Diciotto anni di carcere per aver ammazzato e sepolto la fidanzata che aveva detto di “amare”. Diciotto anni, come l’età di Lucio che, questa mattina, si è presentato sul banco degli imputati nelle vesti di assassino. È lui l’unico responsabile per la morte della 16enne di Specchia, anche se il dubbio che non abbia fatto tutto da solo continua a pesare come un macigno.
Un po’ pochi, secondo l’avvocato Francesco Zacheo che difende Umberto, il papà di Noemi, l’unico presente in aula. Eppure è questa la richiesta di condanna invocata dal pubblico ministero Anna Carbonara per il ragazzo, accusato di omicidio volontario aggravato dalla premeditazione e per aver agito con crudeltà per motivi abietti e futili.
Il pm, durante circa quattro ore di requisitoria, ha ripercorso, in maniera dettagliata, ciò che è successo nelle ore precedenti e successive all’omicidio. Riguardo il periodo di permanenza nella struttura penitenziaria di Quartucciu, la Procura si è soffermata sugli episodi di “depistaggio”, di cui tanto si è parlato nel corso dei talk show televisivi. Le lettere in cui accusava dell’omicidio prima il meccanico di Patù Fausto Nicolì e poi il padre Biagio altro non erano che un tentativo di esonerarsi dalle proprie responsabilità.

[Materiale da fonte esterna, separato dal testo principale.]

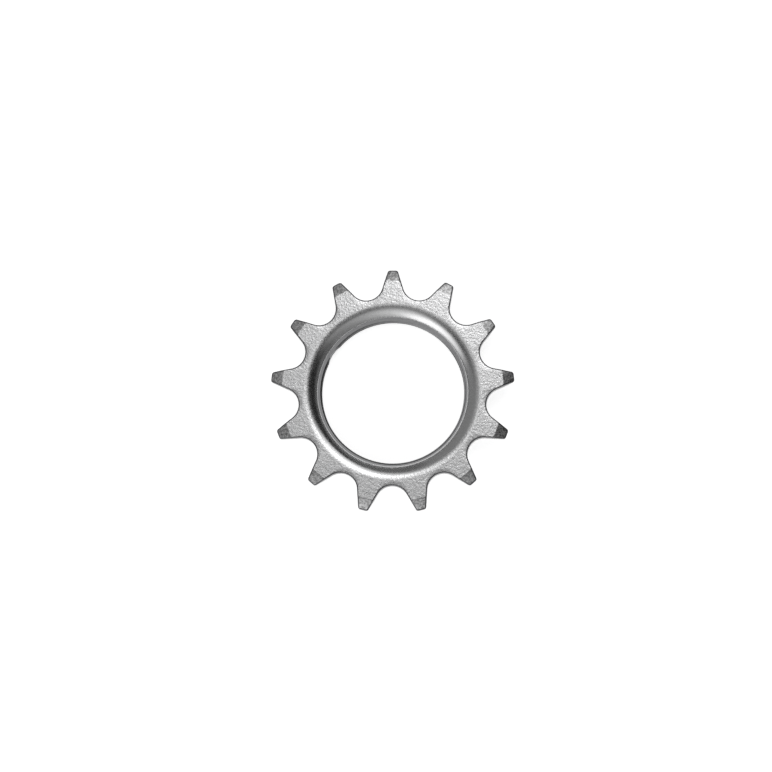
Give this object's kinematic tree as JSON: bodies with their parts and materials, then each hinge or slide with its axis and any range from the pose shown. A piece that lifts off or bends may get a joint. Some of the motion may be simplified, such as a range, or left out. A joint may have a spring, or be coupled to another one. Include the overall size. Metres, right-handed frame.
{
  "type": "single speed cog",
  "caption": "Flat steel chain cog with round-seated, bevelled teeth, a curved mouth and a threaded bore with a collar behind.",
  "frame": {"origin": "on the axis of the threaded bore, in the plane of the collar's rear face, which is what the cog lies on", "axes": "+Z along the bore from the collar towards the face with the curved mouth; +Y through the middle of one tooth"},
  "size_m": [0.058, 0.0576, 0.0068],
  "materials": {
    "plated_steel": "bright plated steel, finely pitted on the flat faces and turned smooth in the mouth"
  },
  "bodies": {
    "root": {"cog": "plated_steel"}
  },
  "joints": []
}
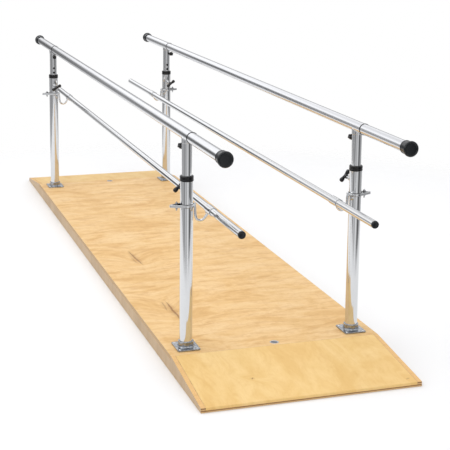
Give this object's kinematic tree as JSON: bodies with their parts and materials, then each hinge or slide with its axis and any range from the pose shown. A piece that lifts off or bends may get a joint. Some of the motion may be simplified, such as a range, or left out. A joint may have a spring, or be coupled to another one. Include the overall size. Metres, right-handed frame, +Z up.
{
  "type": "physiotherapy parallel bars",
  "caption": "Walking-training parallel bars: ramped plywood platform, telescoping posts with pinned adult handrails, and clamp-on lower child handrails inside them.",
  "frame": {"origin": "middle of the platform's underside, where it rests on the floor", "axes": "+Z up; +Y along the walking lane, towards the far end; +X to the right of somebody walking towards +Y"},
  "size_m": [0.838, 3.7381, 0.9075],
  "materials": {
    "deck_ply": "clear lacquer, satin",
    "ramp_ply": "clear lacquer, satin",
    "edge_ply": "sanded ply edge",
    "batten_pine": "sawn",
    "chrome_tube": "bright chrome plate",
    "zinc_fitting": "zinc plate",
    "black_rubber": "semi-gloss",
    "black_plastic": "moulded"
  },
  "bodies": {
    "platform_and_posts": {"deck_panel": "deck_ply", "board_socket_near": "zinc_fitting", "board_socket_far": "zinc_fitting", "side_board_left": "edge_ply", "side_board_right": "edge_ply", "ramp_near": "ramp_ply", "ramp_far": "ramp_ply", "batten_near": "batten_pine", "batten_mid": "batten_pine", "batten_far": "batten_pine", "base_flange_near_left": "zinc_fitting", "outer_tube_near_left": "chrome_tube", "post_collar_near_left": "black_plastic", "base_flange_near_right": "zinc_fitting", "outer_tube_near_right": "chrome_tube", "post_collar_near_right": "black_plastic", "base_flange_far_left": "zinc_fitting", "outer_tube_far_left": "chrome_tube", "post_collar_far_left": "black_plastic", "base_flange_far_right": "zinc_fitting", "outer_tube_far_right": "chrome_tube", "post_collar_far_right": "black_plastic"},
    "adult_rail_left": {"adult_rail_left_near": "chrome_tube", "adult_rail_left_mid": "chrome_tube", "adult_rail_left_far": "chrome_tube", "adult_cap_left_near": "black_rubber", "adult_cap_left_far": "black_rubber", "inner_tube_near_left": "chrome_tube", "inner_tube_far_left": "chrome_tube"},
    "child_rail_left": {"child_rail_left": "chrome_tube", "child_cap_left_near": "black_rubber", "child_cap_left_far": "black_rubber", "child_bracket_near_left": "chrome_tube", "child_bracket_far_left": "chrome_tube"},
    "adult_rail_right": {"adult_rail_right_near": "chrome_tube", "adult_rail_right_mid": "chrome_tube", "adult_rail_right_far": "chrome_tube", "adult_cap_right_near": "black_rubber", "adult_cap_right_far": "black_rubber", "inner_tube_near_right": "chrome_tube", "inner_tube_far_right": "chrome_tube"},
    "child_rail_right": {"child_rail_right": "chrome_tube", "child_cap_right_near": "black_rubber", "child_cap_right_far": "black_rubber", "child_bracket_near_right": "chrome_tube", "child_bracket_far_right": "chrome_tube"},
    "rail_knob_near_left": {"rail_knob_near_left": "black_plastic"},
    "lock_pin_near_left": {"lock_pin_near_left": "zinc_fitting"},
    "t_handle_near_left": {"t_handle_near_left": "black_plastic"},
    "rail_knob_near_right": {"rail_knob_near_right": "black_plastic"},
    "lock_pin_near_right": {"lock_pin_near_right": "zinc_fitting"},
    "t_handle_near_right": {"t_handle_near_right": "black_plastic"},
    "rail_knob_far_left": {"rail_knob_far_left": "black_plastic"},
    "lock_pin_far_left": {"lock_pin_far_left": "zinc_fitting"},
    "t_handle_far_left": {"t_handle_far_left": "black_plastic"},
    "rail_knob_far_right": {"rail_knob_far_right": "black_plastic"},
    "lock_pin_far_right": {"lock_pin_far_right": "zinc_fitting"},
    "t_handle_far_right": {"t_handle_far_right": "black_plastic"}
  },
  "joints": [
    {"name": "adult_height_left", "type": "slide", "parent": "platform_and_posts", "child": "adult_rail_left", "axis": [0, 0, 1], "range_m": [-0.0762, 0.1524]},
    {"name": "child_height_left", "type": "slide", "parent": "platform_and_posts", "child": "child_rail_left", "axis": [0, 0, 1], "range_m": [-0.305, 0.025]},
    {"name": "adult_height_right", "type": "slide", "parent": "platform_and_posts", "child": "adult_rail_right", "axis": [0, 0, 1], "range_m": [-0.0762, 0.1524]},
    {"name": "child_height_right", "type": "slide", "parent": "platform_and_posts", "child": "child_rail_right", "axis": [0, 0, 1], "range_m": [-0.305, 0.025]},
    {"name": "rail_knob_turn_near_left", "type": "hinge", "parent": "adult_rail_left", "child": "rail_knob_near_left", "pos_m": [-0.3387, -1.3716, 0.832], "axis": [-0.342, 0.9397, 0], "range_deg": [0, 720]},
    {"name": "lock_pin_pull_near_left", "type": "slide", "parent": "platform_and_posts", "child": "lock_pin_near_left", "axis": [0, 1, 0], "range_m": [0, 0.01], "stiffness_N_per_m": 600, "springref_m": -0.012},
    {"name": "t_handle_turn_near_left", "type": "hinge", "parent": "lock_pin_near_left", "child": "t_handle_near_left", "pos_m": [-0.3387, -1.2716, 0.6639], "axis": [0, 1, 0], "range_deg": [0, 90]},
    {"name": "rail_knob_turn_near_right", "type": "hinge", "parent": "adult_rail_right", "child": "rail_knob_near_right", "pos_m": [0.3387, -1.3716, 0.832], "axis": [-0.2079, 0.9781, 0], "range_deg": [0, 720]},
    {"name": "lock_pin_pull_near_right", "type": "slide", "parent": "platform_and_posts", "child": "lock_pin_near_right", "axis": [0, 1, 0], "range_m": [0, 0.01], "stiffness_N_per_m": 600, "springref_m": -0.012},
    {"name": "t_handle_turn_near_right", "type": "hinge", "parent": "lock_pin_near_right", "child": "t_handle_near_right", "pos_m": [0.3387, -1.2716, 0.6639], "axis": [0, 1, 0], "range_deg": [0, 90]},
    {"name": "rail_knob_turn_far_left", "type": "hinge", "parent": "adult_rail_left", "child": "rail_knob_far_left", "pos_m": [-0.3387, 1.3716, 0.832], "axis": [0.0175, -0.9998, 0], "range_deg": [0, 720]},
    {"name": "lock_pin_pull_far_left", "type": "slide", "parent": "platform_and_posts", "child": "lock_pin_far_left", "axis": [0, -1, 0], "range_m": [0, 0.01], "stiffness_N_per_m": 600, "springref_m": -0.012},
    {"name": "t_handle_turn_far_left", "type": "hinge", "parent": "lock_pin_far_left", "child": "t_handle_far_left", "pos_m": [-0.3387, 1.2716, 0.6639], "axis": [0, -1, 0], "range_deg": [0, 90]},
    {"name": "rail_knob_turn_far_right", "type": "hinge", "parent": "adult_rail_right", "child": "rail_knob_far_right", "pos_m": [0.3387, 1.3716, 0.832], "axis": [0.5299, -0.848, 0], "range_deg": [0, 720]},
    {"name": "lock_pin_pull_far_right", "type": "slide", "parent": "platform_and_posts", "child": "lock_pin_far_right", "axis": [0, -1, 0], "range_m": [0, 0.01], "stiffness_N_per_m": 600, "springref_m": -0.012},
    {"name": "t_handle_turn_far_right", "type": "hinge", "parent": "lock_pin_far_right", "child": "t_handle_far_right", "pos_m": [0.3387, 1.2716, 0.6639], "axis": [0, -1, 0], "range_deg": [0, 90]}
  ]
}
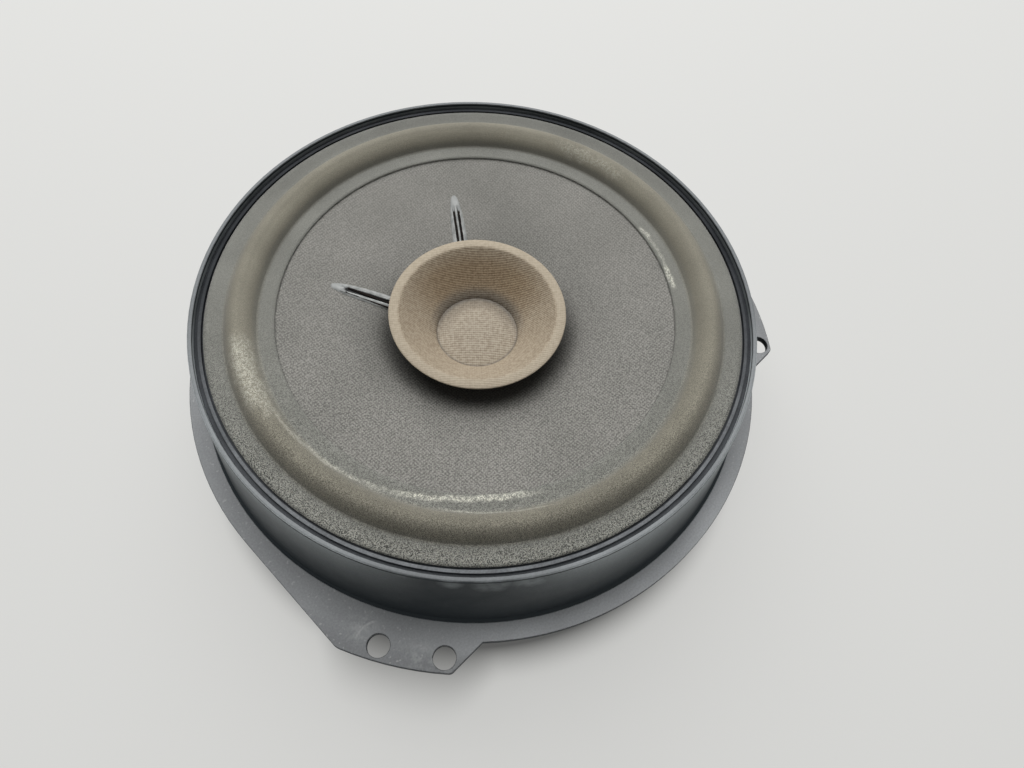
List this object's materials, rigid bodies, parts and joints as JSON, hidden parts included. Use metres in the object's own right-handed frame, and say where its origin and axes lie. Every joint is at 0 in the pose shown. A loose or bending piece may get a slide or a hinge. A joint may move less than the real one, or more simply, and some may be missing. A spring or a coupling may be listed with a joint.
{
  "type": "loudspeaker driver",
  "caption": "Car-door cone driver: tall-walled plastic basket with a rear flange and fixing lugs, rolled surround, grey cone with a whizzer cone, and a ring-magnet motor.",
  "frame": {"origin": "on the driver's axis at the mounting plane, which is the rear face of the flange", "axes": "+Z along the axis towards the listener, +Y towards the terminals and the rear lug, +X to the right seen from the front"},
  "size_m": [0.1824, 0.1907, 0.0649],
  "materials": {
    "basket_plastic": "satin moulded glass-filled plastic",
    "gasket_foam": "closed-cell foam",
    "ring_plastic": "satin moulded plastic",
    "socket_plastic": "moulded plastic",
    "plated_steel": "zinc plated, passivated",
    "ferrite": "ground sintered ferrite",
    "tinned_brass": "stamped, tinned",
    "surround_foam": "fine grained foam, dusty",
    "spider_cloth": "resin-dipped woven cloth",
    "copper_braid": "braided copper lead",
    "copper_wire": "enamelled copper",
    "cone_paper": "pressed pulp, coated",
    "whizzer_cloth": "resin-stiffened woven cloth",
    "cap_cloth": "woven cloth",
    "former_paper": "kraft paper",
    "glue": "dried clear-grey adhesive"
  },
  "bodies": {
    "frame_assembly": {"basket": "basket_plastic", "mounting_gasket": "gasket_foam", "surround_seat_ring": "ring_plastic", "top_plate": "plated_steel", "magnet": "ferrite", "back_plate": "plated_steel", "pole_piece": "plated_steel", "plate_rivets": "plated_steel", "terminal_housing": "socket_plastic", "terminal_plus": "tinned_brass", "terminal_minus": "tinned_brass", "surround": "surround_foam", "spider": "spider_cloth", "tinsel_lead_plus": "copper_braid", "tinsel_lead_minus": "copper_braid"},
    "cone_assembly": {"cone": "cone_paper", "whizzer_cone": "whizzer_cloth", "dust_cap": "cap_cloth", "coil_former": "former_paper", "coil_winding": "copper_wire", "lead_bead_plus": "glue", "lead_bead_minus": "glue", "coil_tail_plus": "copper_wire", "coil_tail_minus": "copper_wire"}
  },
  "joints": [
    {"name": "cone_travel", "type": "slide", "parent": "frame_assembly", "child": "cone_assembly", "axis": [0, 0, 1], "range_m": [-0.005, 0.005], "stiffness_N_per_m": 1200, "deforming": ["surround", "spider", "tinsel_lead_plus", "tinsel_lead_minus"]}
  ]
}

La dr.ssa Carbonara, inoltre, ha sottolineato la “permeabilità” del giovane di Montesardo alle pressioni familiari.
Il pm, sulla scorta di quanto emerso dalla consulenza tecnica, ha poi fornito una precisa ricostruzione psicologica di Lucio, da cui emergerebbe la capacità di Lucio di agire in maniera lucida e l’assoluta volontarietà nel commettere l’omicidio.
La richiesta di condanna del pm, partiva da una pena base di anni 25, (tecnicamente, frutto del giudizio di equivalenza tra l’aggravante della premeditazione e l’attenuante della minore età) per il reato di omicidio volontario. A questa, si andava ad aggiungere, in continuazione, la pena di anni due per l’accusa di sopressione di cadavere e porto abusivo d’armi. Infine, nel giudizio abbreviato, va calcolato lo “sconto” di un terzo della pena.
Risponde anche di occultamento di cadavere Lucio perché dopo aver picchiato a mani nude e accoltellato la studentessa mentre gli urlava «cosa mi stai facendo?», l’ha ricoperta con alcune pietre prelevate da un muretto a secco. Mentre era ancora viva, come ha dimostrato l’autopsia. L’ha lasciata lì, nelle campagne di Castrignano del Capo, dove è stata trovata senza vita.
«Sono fiducioso» ha dichiarato papà Umberto che questa mattina si è ritrovato a guardare di nuovo in faccia l’assassino di sua figlia. «Non voglio l’ergastolo, né la pena di morte – ha dichiarato – mi bastano anche dieci anni in una cella»
Inoltre, la pubblica accusa ha contestato altri reati (non in continuazione ): le lesioni inferte a Noemi nel corso di un litigio precedente al giorno dell’omicidio; il danneggiamento dell’autovettura autovettura di una amica, durante un acceso d’ira del giovane e la ricettazione di un telefono cellulare.
Un altro anno e mezzo di carcere è stato chiesto per reati collaterali, confluiti nel procedimento. La pubblica accusa, infatti, ha contestato le lesioni inferte a Noemi nel corso di un litigio precedente al giorno dell’omicidio; il danneggiamento dell’autovettura autovettura di una amica, durante un acceso d’ira del giovane e la ricettazione di un telefono cellulare.
La messa alla prova chiesta anche questa mattina dall’avvocato Luigi Rella che difende il 18enne è stata respinta.
Si è conclusa così, la prima giornata del processo che, ricordiamolo, si sta svolgendo con rito abbreviato che garantisce lo sconto di un terzo della pena all’imputato in caso di condanna. Domani, sarà la volta dei difensori e dei legali di parte civile e il 4 ottobre, infine, dovrebbe essere emessa la sentenza.